[Begin Supplied material]

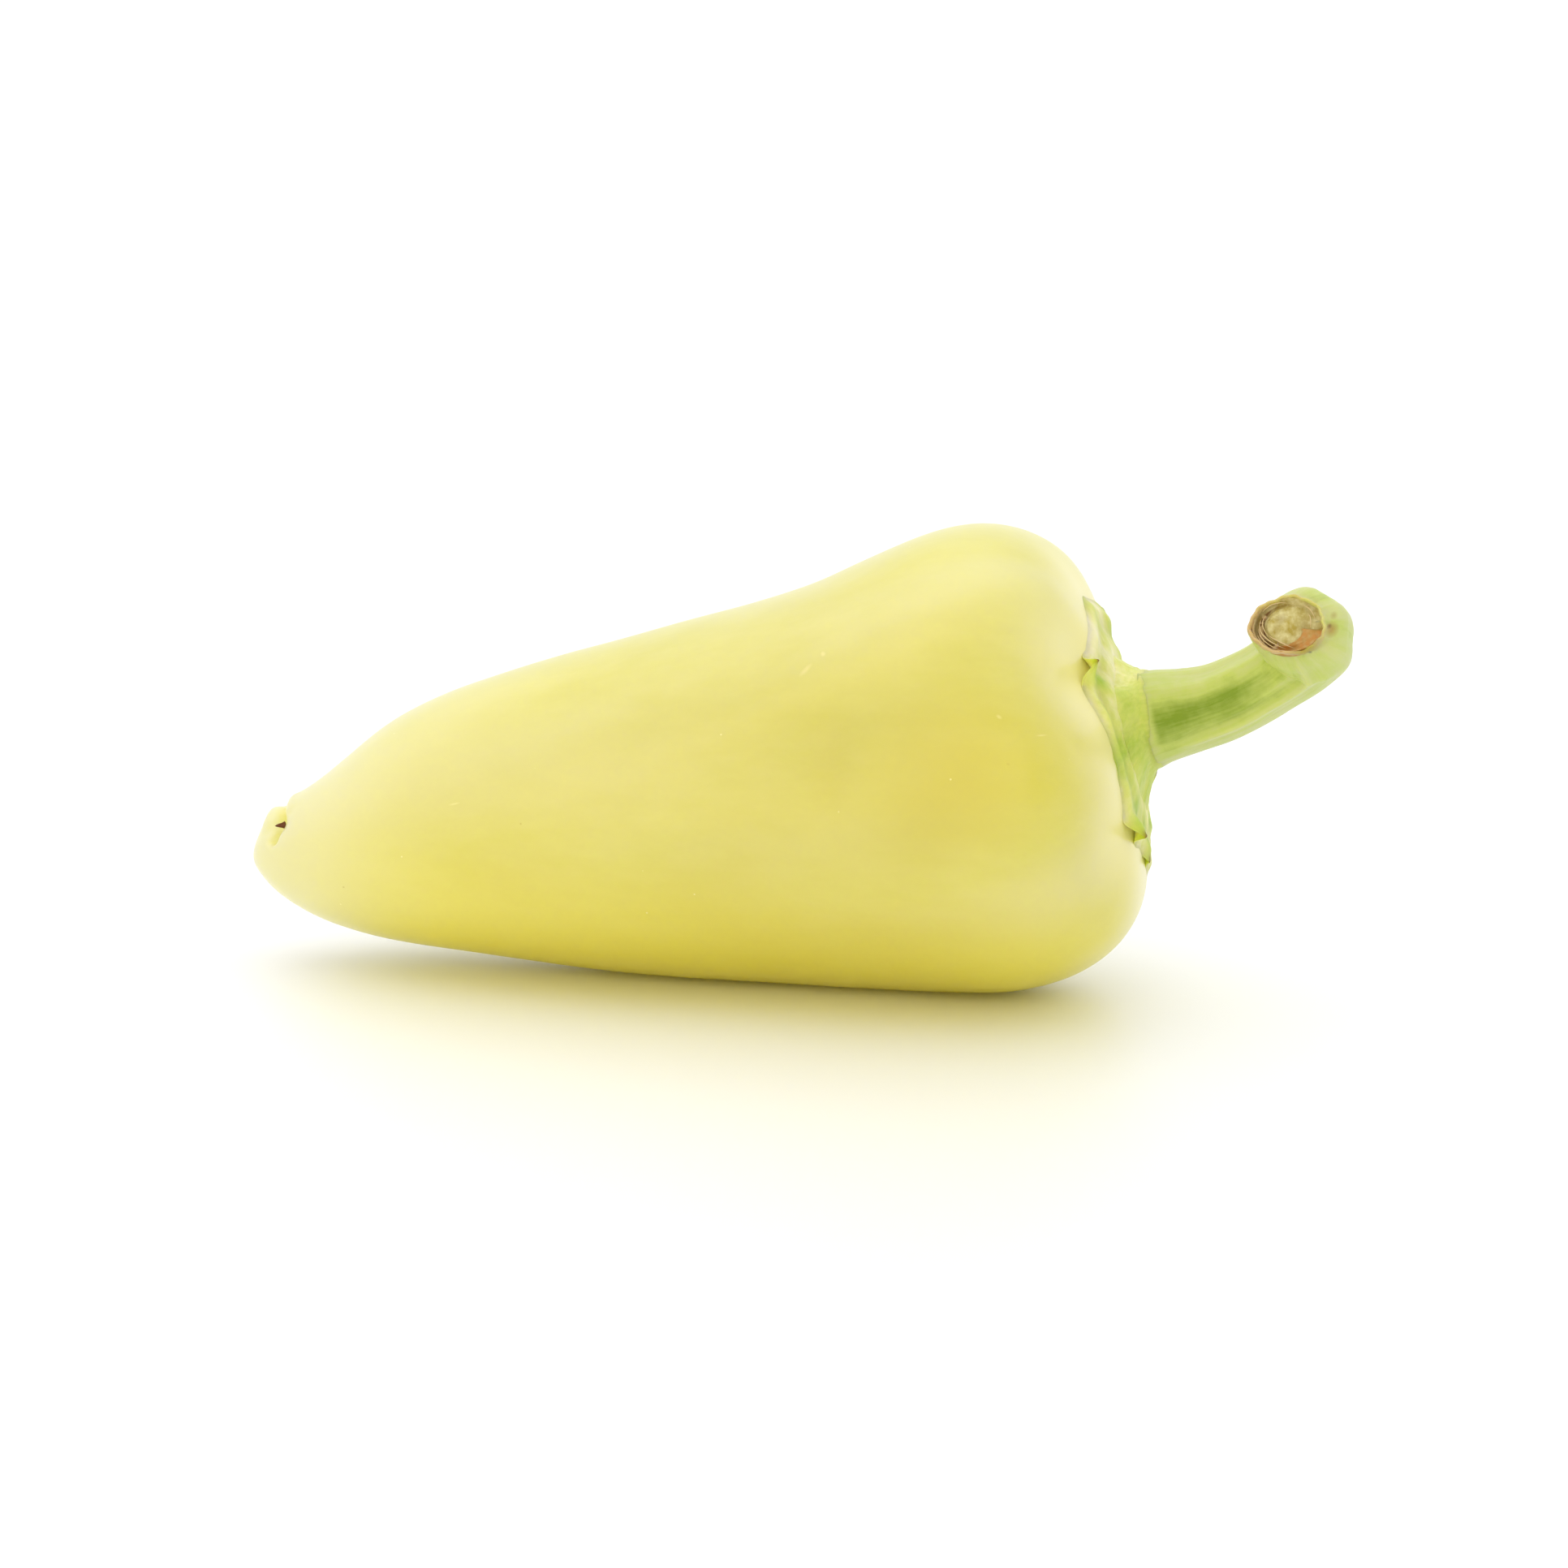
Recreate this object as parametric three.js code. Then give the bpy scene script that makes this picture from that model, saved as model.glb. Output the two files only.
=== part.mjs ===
// A pale yellow sweet pepper, as picked, lying on its side. Millimetres, +Z up, stem end towards +X.
// The pod, the calyx, the stem and the dry remnant of the flower's style are four separate solids.

import * as THREE from 'three';

// Driving dimensions ---------------------------------------------------------------------------------------

const GAP = 0.3; // clear space between pieces that touch
const POD_STEPS = 4; // rings between two points of a side's outline
const POD_SIDES = 52; // points round the pod

// The pod's four sides, from the middle of the blossom end to the middle of the calyx seat.
// The lower line stays level over the length that rests on the table.
const UPPER_LINE = [
  [-1.5, 14.2], [0.1, 18], [6.5, 22.8], [17.5, 31.4], [34, 38.2], [54, 44.4],
  [71, 50], [82, 55.6], [91, 57.6], [99, 54.4], [103.5, 47.6], [106.2, 41], [108.2, 33.8],
]; // [along, height]
const LOWER_LINE = [
  [-1.5, 14.2], [-0.1, 9.6], [5.8, 5.7], [15, 2.9], [32, 1.2], [53, -0.35],
  [70, -0.35], [84, -0.35], [97, 0.2], [106.6, 4.8], [111.2, 12], [110.8, 21], [108.2, 33.8],
]; // [along, height]
const NEAR_LINE = [
  [-1.5, 0], [-0.6, 4.2], [5.5, 8.6], [16, 14.2], [33, 18.8], [54, 22],
  [71, 24.6], [84, 27], [95, 28.2], [104, 25.2], [109, 17], [108.9, 9], [108.2, 0],
]; // [along, half width]
const FAR_LINE = [
  [-1.5, 0], [-0.3, 4.4], [6, 9], [16.5, 14.6], [33, 19], [54, 21.6],
  [71, 23.8], [84, 26.4], [95, 27.6], [103.6, 25], [107.6, 17], [108, 9], [108.2, 0],
]; // [along, half width]

// Valleys between the shoulder lobes: turn round the pod in degrees (0 up, 90 near, 180 down) and depth.
// They wind round the pod a little on their way to the blossom end.
const VALLEYS = [
  { turn: 48, depth: 2.4 },
  { turn: 116, depth: 1.4 },
  { turn: 212, depth: 2.2 },
  { turn: 300, depth: 2.4 },
];
const VALLEY_WIDTH = 19; // degrees
const VALLEY_TWIST = 60; // degrees over the pod's whole length
const VALLEY_START = 0.2; // share of the pod's length where the valleys begin
const VALLEY_FULL = 0.66; // share where they reach their depth
const VALLEY_END = 0.02; // share left to the middle of the calyx seat where they have faded out
const VALLEY_FADE = 0.2; // share left where that fading begins
const VALLEY_LIMIT = 0.5; // most of the pod's radius that a valley may take
const SHOULDER = 0.81; // share of the pod's length at the rim of the shoulder
const SHOULDER_WIDTH = 0.07; // share over which the rim fades
const SHOULDER_NOTCH = 1.2; // how far a valley sets the rim back, for each mm of its depth

const PIT = { at: [2.6, -4.4, 17.2], radius: 1.7, depth: 1.9 }; // blossom-end pit that holds the style
const PIT_LEAST = 0.01; // a dip shallower than this is left out

const CALYX_SIDES = 48;
const CALYX_REACH = 0.141; // share of the outline, from the middle of the seat, that the calyx covers
const TOOTH_REACH = 0.022; // how much further its teeth reach
const CALYX_LEAN = 0.018; // how much more of the seat it covers above than below
const TOOTH_TURNS = [0, 48, 114, 176, 240, 300]; // degrees
const TOOTH_WIDTH = 13; // degrees
const CALYX_EDGE = 0.7; // thickness at the margin
const CALYX_BODY = 1.3; // thickness near the cone
const CONE_START = 0.45; // share of the calyx where its cone begins

const JOINT = new THREE.Vector3(111.2, 0, 34.4); // middle of the joint between calyx and stem
const JOINT_RADIUS = 5.7;

const STEM_SIDES = 20;
const STEM_STEPS = 26;
const STEM_PATH = [
  [111.2, 0, 34.4], [115.8, 0, 35.5], [120.4, -0.5, 37.1], [124.8, -1.4, 39.3],
  [128.4, -3.2, 42.1], [130.6, -6, 44.9], [130, -9.4, 47.1], [126.9, -12.8, 48.5],
];
const STEM_RADII = [5.7, 5.1, 4.7, 4.6, 4.8, 5, 4.9, 4.4]; // one for each point of the path
const STEM_RIBS = 5;
const STEM_RIB_HEIGHT = 0.25;

const STYLE = { length: 1.5, base: 0.45, tip: 0.22, lean: [-0.75, -0.55, 0.35], lift: 0.85 };

// Colours and finishes --------------------------------------------------------------------------------------

const waxySkin = new THREE.MeshStandardMaterial({ color: 0xeee07f, roughness: 0.38, metalness: 0 });
const calyxGreen = new THREE.MeshStandardMaterial({ color: 0xc9d77e, roughness: 0.6, metalness: 0 });
const stemGreen = new THREE.MeshStandardMaterial({ color: 0xb0c05a, roughness: 0.55, metalness: 0 });
const dryBrown = new THREE.MeshStandardMaterial({ color: 0x5a2f12, roughness: 0.85, metalness: 0 });

// Shared shape functions ------------------------------------------------------------------------------------

const radians = THREE.MathUtils.degToRad;

function smoothLine(points) {
  const knots = points.map(([along, across]) => new THREE.Vector3(along, across, 0));
  return new THREE.CatmullRomCurve3(knots, false, 'centripetal');
}

// How much of a bump centred on one turn is felt at another, both in radians.
function bumpAt(turn, centre, width) {
  const apart = Math.atan2(Math.sin(turn - centre), Math.cos(turn - centre));
  return Math.exp(-((apart / width) ** 2));
}

// A closed solid over rows of points. Each row gives its point at a turn; the first and last are one point.
function skinOver(rows, sides) {
  const geometry = new THREE.SphereGeometry(1, sides, rows.length - 1);
  const { position, uv } = geometry.attributes;
  for (let i = 0; i < position.count; i += 1) {
    const row = rows[Math.round((1 - uv.getY(i)) * (rows.length - 1))];
    const point = row(-2 * Math.PI * uv.getX(i));
    position.setXYZ(i, point.x, point.y, point.z);
  }
  geometry.computeVertexNormals();
  return geometry;
}

// Pod -------------------------------------------------------------------------------------------------------

const upper = smoothLine(UPPER_LINE);
const lower = smoothLine(LOWER_LINE);
const near = smoothLine(NEAR_LINE);
const far = smoothLine(FAR_LINE);

// A point of the pod's skin: share runs from the blossom end (0) to the calyx seat (1), turn goes round it.
function podPoint(share, turn) {
  const up = upper.getPoint(share);
  const down = lower.getPoint(share);
  const front = near.getPoint(share);
  const back = far.getPoint(share);
  const cos = Math.cos(turn);
  const sin = Math.sin(turn);
  const along = (up.x + down.x + front.x + back.x) / 4
    + ((up.x - down.x) * cos + (front.x - back.x) * sin) / 2
    + ((up.x + down.x - front.x - back.x) * Math.cos(2 * turn)) / 4;
  const middle = new THREE.Vector3(along, (back.y - front.y) / 2, (up.y + down.y) / 2);
  const arm = new THREE.Vector3(0, (-sin * (front.y + back.y)) / 2, (cos * (up.y - down.y)) / 2);

  let valley = 0;
  for (const { turn: centre, depth } of VALLEYS) {
    const wound = centre + VALLEY_TWIST * (SHOULDER - share);
    valley += depth * bumpAt(turn, radians(wound), radians(VALLEY_WIDTH));
  }
  const growth = THREE.MathUtils.smoothstep(share, VALLEY_START, VALLEY_FULL);
  const seatFade = THREE.MathUtils.smoothstep(1 - share, VALLEY_END, VALLEY_FADE);
  const radius = arm.length();
  if (radius > 0) arm.multiplyScalar(1 - Math.min(VALLEY_LIMIT, (valley * growth * seatFade) / radius));
  const rim = seatFade * Math.exp(-(((share - SHOULDER) / SHOULDER_WIDTH) ** 2));
  const point = middle.add(arm);
  point.x -= SHOULDER_NOTCH * rim * valley;
  return point;
}

function outwardAt(share, turn) {
  const step = 1e-3; // of the pod's length, and radians round it
  const ahead = podPoint(Math.min(1, share + step), turn).sub(podPoint(share - step, turn));
  const round = podPoint(share, turn + step).sub(podPoint(share, turn - step));
  return new THREE.Vector3().crossVectors(round, ahead).normalize();
}

function podSkin(share, turn) {
  const point = podPoint(share, turn);
  const pit = new THREE.Vector3(...PIT.at);
  const dip = PIT.depth * Math.exp(-((point.distanceTo(pit) / PIT.radius) ** 2));
  if (dip > PIT_LEAST) point.addScaledVector(outwardAt(share, turn), -dip);
  point.z = Math.max(0, point.z); // rests flat on the table
  return point;
}

function makePod() {
  const segments = (UPPER_LINE.length - 1) * POD_STEPS;
  const rows = Array.from({ length: segments + 1 }, (_, i) => (turn) => podSkin(i / segments, turn));
  return skinOver(rows, POD_SIDES);
}

// Calyx -----------------------------------------------------------------------------------------------------

const stemLine = new THREE.CatmullRomCurve3(STEM_PATH.map((point) => new THREE.Vector3(...point)));
const jointAxis = stemLine.getTangent(0);
const jointUp = new THREE.Vector3(0, 0, 1).addScaledVector(jointAxis, -jointAxis.z).normalize();
const jointSide = new THREE.Vector3().crossVectors(jointAxis, jointUp);

function aroundJoint(turn, radius) {
  return JOINT.clone()
    .addScaledVector(jointUp, radius * Math.cos(turn))
    .addScaledVector(jointSide, radius * Math.sin(turn));
}

// A point over the calyx seat: reach runs from its middle (0) to the calyx's margin (1).
function overSeat(reach, turn, lift) {
  if (reach === 0) return podPoint(1, 0).addScaledVector(jointAxis, lift);
  let cover = CALYX_REACH + CALYX_LEAN * Math.cos(turn);
  for (const tooth of TOOTH_TURNS) cover += TOOTH_REACH * bumpAt(turn, radians(tooth), radians(TOOTH_WIDTH));
  const share = 1 - reach * cover;
  return podPoint(share, turn).addScaledVector(outwardAt(share, turn), lift);
}

// A point of the cone between the calyx's disc (rise 0) and the joint (rise 1).
function onCone(rise, turn) {
  const foot = overSeat(CONE_START, turn, GAP + CALYX_BODY);
  const head = aroundJoint(turn, JOINT_RADIUS);
  const climb = head.clone().sub(foot).dot(jointAxis);
  const inward = Math.sin((rise * Math.PI) / 2);
  return foot.lerp(head, inward).addScaledVector(jointAxis, (rise - inward) * climb);
}

function makeCalyx() {
  const under = [0, 0.2, 0.4, 0.6, 0.8, 1];
  const over = [1, 0.8, 0.6, CONE_START];
  const cone = [0.35, 0.7, 1];
  const rows = under.map((reach) => (turn) => overSeat(reach, turn, GAP));
  for (const reach of over) {
    const thickness = THREE.MathUtils.lerp(CALYX_EDGE, CALYX_BODY, (1 - reach) / (1 - CONE_START));
    rows.push((turn) => overSeat(reach, turn, GAP + thickness));
  }
  for (const rise of cone) rows.push((turn) => onCone(rise, turn));
  rows.push(() => JOINT.clone());
  return skinOver(rows, CALYX_SIDES);
}

// Stem ------------------------------------------------------------------------------------------------------

function makeStem() {
  const frames = stemLine.computeFrenetFrames(STEM_STEPS);
  const radii = smoothLine(STEM_RADII.map((radius, i) => [i, radius]));
  const middles = frames.tangents.map((_, i) => stemLine.getPointAt(i / STEM_STEPS));
  middles[0].addScaledVector(jointAxis, GAP);
  const rows = middles.map((middle, i) => (turn) => {
    const radius = radii.getPoint(stemLine.getUtoTmapping(i / STEM_STEPS)).y;
    const arm = radius + STEM_RIB_HEIGHT * Math.cos(STEM_RIBS * turn);
    return middle.clone()
      .addScaledVector(frames.normals[i], arm * Math.cos(turn))
      .addScaledVector(frames.binormals[i], arm * Math.sin(turn));
  });
  return skinOver([() => middles[0], ...rows, () => middles[STEM_STEPS]], STEM_SIDES);
}

// Style remnant ---------------------------------------------------------------------------------------------

function makeStyle() {
  const geometry = new THREE.CylinderGeometry(STYLE.tip, STYLE.base, STYLE.length, 9, 2);
  const lean = new THREE.Vector3(...STYLE.lean).normalize();
  geometry.applyQuaternion(new THREE.Quaternion().setFromUnitVectors(new THREE.Vector3(0, 1, 0), lean));
  return geometry;
}

// Assembly --------------------------------------------------------------------------------------------------

const pepper = new THREE.Group();

function addPiece(name, geometry, material) {
  const piece = new THREE.Mesh(geometry, material);
  piece.name = name;
  pepper.add(piece);
  return piece;
}

addPiece('pod', makePod(), waxySkin);
addPiece('calyx', makeCalyx(), calyxGreen);
addPiece('stem', makeStem(), stemGreen);
const style = addPiece('style_remnant', makeStyle(), dryBrown);
style.position.set(...PIT.at).addScaledVector(new THREE.Vector3(...STYLE.lean).normalize(), STYLE.lift);

// The origin goes to the middle of the underside of the whole pepper's box.
const box = new THREE.Box3().setFromObject(pepper);
pepper.position.set(-(box.min.x + box.max.x) / 2, -(box.min.y + box.max.y) / 2, -box.min.z);
pepper.updateMatrixWorld(true);

export default pepper;
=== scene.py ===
# A pale yellow sweet pepper, as picked, lying on its side on a white table. Metres, +Z up, stem towards +X.
import math

import bpy
import numpy as np
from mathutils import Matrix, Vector, noise
from mathutils.bvhtree import BVHTree


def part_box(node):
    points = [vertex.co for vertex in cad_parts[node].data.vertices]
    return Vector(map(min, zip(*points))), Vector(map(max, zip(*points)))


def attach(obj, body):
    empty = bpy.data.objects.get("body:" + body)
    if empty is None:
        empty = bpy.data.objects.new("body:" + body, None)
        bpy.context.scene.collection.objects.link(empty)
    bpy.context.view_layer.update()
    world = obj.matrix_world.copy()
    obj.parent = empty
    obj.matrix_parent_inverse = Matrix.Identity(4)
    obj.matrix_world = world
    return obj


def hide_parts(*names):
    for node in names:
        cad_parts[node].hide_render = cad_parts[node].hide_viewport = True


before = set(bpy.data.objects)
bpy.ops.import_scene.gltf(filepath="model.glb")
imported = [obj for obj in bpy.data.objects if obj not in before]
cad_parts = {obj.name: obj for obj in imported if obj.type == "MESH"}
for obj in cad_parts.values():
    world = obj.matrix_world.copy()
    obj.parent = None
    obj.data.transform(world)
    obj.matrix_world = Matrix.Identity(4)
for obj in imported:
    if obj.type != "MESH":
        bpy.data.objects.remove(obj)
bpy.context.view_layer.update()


# Table, room and camera ------------------------------------------------------------------------------------
# A satin white table in a bright white room, with one big softbox low in front of it and a softly lit ceiling
# over it. The lens is long, a little above the table and a little towards the stem end.

MM = 0.001  # one millimetre, in metres


def linear(hex_colour):
    """An sRGB hex colour as linear RGBA."""
    channels = [int(hex_colour[i:i + 2], 16) / 255 for i in (1, 3, 5)]
    return [c / 12.92 if c <= 0.04045 else ((c + 0.055) / 1.055) ** 2.4 for c in channels] + [1.0]


def add_node(tree, kind, sockets=(), **settings):
    """Adds a node with its settings. Each socket gets a value, or a link from another node's output."""
    node = tree.nodes.new(kind)
    for setting, value in settings.items():
        setattr(node, setting, value)
    for socket, value in dict(sockets).items():
        if isinstance(value, bpy.types.NodeSocket):
            tree.links.new(value, node.inputs[socket])
        else:
            node.inputs[socket].default_value = value
    return node


def blend(tree, share, first, second):
    """A colour between two: the first where the share is 0, the second where it is 1."""
    return add_node(tree, "ShaderNodeMix", {
        "Factor": share, "A": first, "B": second}, data_type="RGBA").outputs["Result"]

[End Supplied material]

Aim of the exercise: Transcribe word for word the lines from the one holding "addPiece('pod', makePod(), waxySkin);" through the one holding "before = set(bpy.data.objects)". Include both, and add nothing.

Expected output:
addPiece('pod', makePod(), waxySkin);
addPiece('calyx', makeCalyx(), calyxGreen);
addPiece('stem', makeStem(), stemGreen);
const style = addPiece('style_remnant', makeStyle(), dryBrown);
style.position.set(...PIT.at).addScaledVector(new THREE.Vector3(...STYLE.lean).normalize(), STYLE.lift);

// The origin goes to the middle of the underside of the whole pepper's box.
const box = new THREE.Box3().setFromObject(pepper);
pepper.position.set(-(box.min.x + box.max.x) / 2, -(box.min.y + box.max.y) / 2, -box.min.z);
pepper.updateMatrixWorld(true);

export default pepper;
=== scene.py ===
# A pale yellow sweet pepper, as picked, lying on its side on a white table. Metres, +Z up, stem towards +X.
import math

import bpy
import numpy as np
from mathutils import Matrix, Vector, noise
from mathutils.bvhtree import BVHTree


def part_box(node):
    points = [vertex.co for vertex in cad_parts[node].data.vertices]
    return Vector(map(min, zip(*points))), Vector(map(max, zip(*points)))


def attach(obj, body):
    empty = bpy.data.objects.get("body:" + body)
    if empty is None:
        empty = bpy.data.objects.new("body:" + body, None)
        bpy.context.scene.collection.objects.link(empty)
    bpy.context.view_layer.update()
    world = obj.matrix_world.copy()
    obj.parent = empty
    obj.matrix_parent_inverse = Matrix.Identity(4)
    obj.matrix_world = world
    return obj


def hide_parts(*names):
    for node in names:
        cad_parts[node].hide_render = cad_parts[node].hide_viewport = True


before = set(bpy.data.objects)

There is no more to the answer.